Part 4: Wrangling data

Data wrangling is an umbrella term for many different ways in which data can be bent and twisted. As data usually must be aggregated and transformed to understand and make sense of it, we need a range of tools to select, combine, and reshape data structures. In R, these tools take the form of dedicated functions and packages.
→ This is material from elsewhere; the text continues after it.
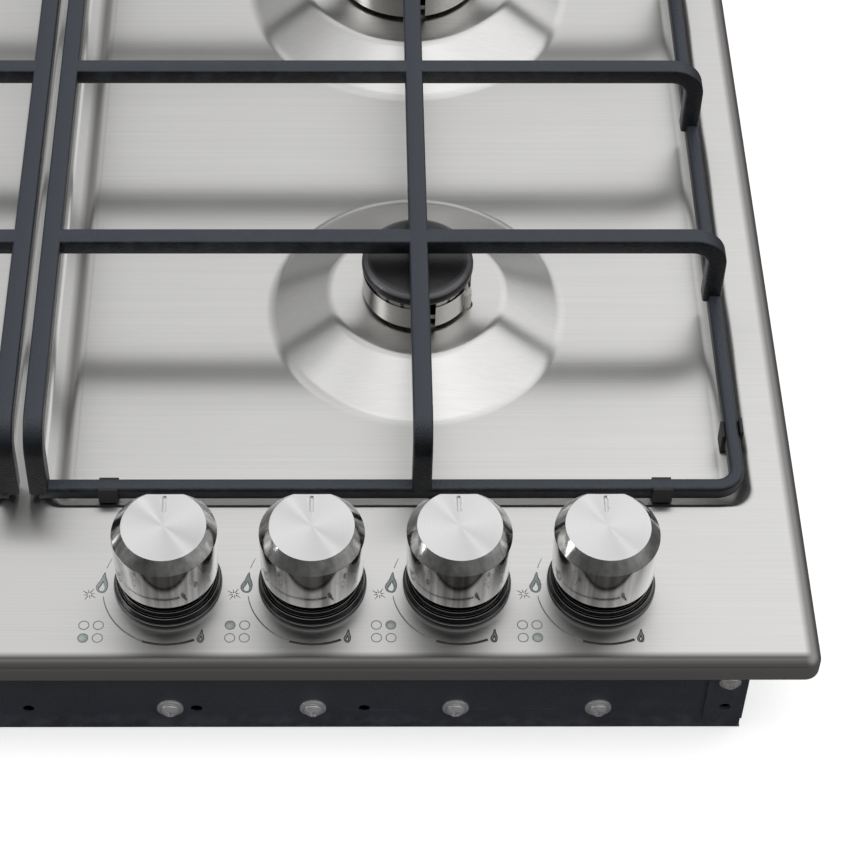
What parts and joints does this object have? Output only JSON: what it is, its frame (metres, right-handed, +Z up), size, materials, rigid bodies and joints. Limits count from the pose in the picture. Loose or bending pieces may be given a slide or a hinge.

This part contains five chapters that can be grouped into three parts:

  • Chapter 11 and Chapter 12 lay the foundations for getting data into R. Solving this rather mundane task involve some familiarity with directory structures and file paths, and either importing data into R, or creating particular data structures (tabular data frames or tibbles) from scratch or from other data structures. All these sub-tasks can be tackled by base R (R Core Team, 2023) functions, or by the tidyverse (Wickham et al., 2019) packages here, readr, and tibble.
  • Chapter 13 and Chapter 14 introduce packages and tools for transforming data. Transforming data is the core of data wrangling and includes both reshaping and reducing data. Three popular tidyverse packages that support these tasks are magrittr, dplyr, and tidyr.
  • Chapter 15 combines all that we have learned so far into a set of principles and steps for exploring data. John Tukey contrasted exploratory data analysis (EDA) with confirmatory data analysis (CDA) and described it as an attitude and similar to detective work. We list some corresponding principles and gather all skills and tools introduced so far to gain some insights into a dataset.

Overall, the chapters on data wrangling provide essential foundations for statistical testing, working with special data types, or other applications.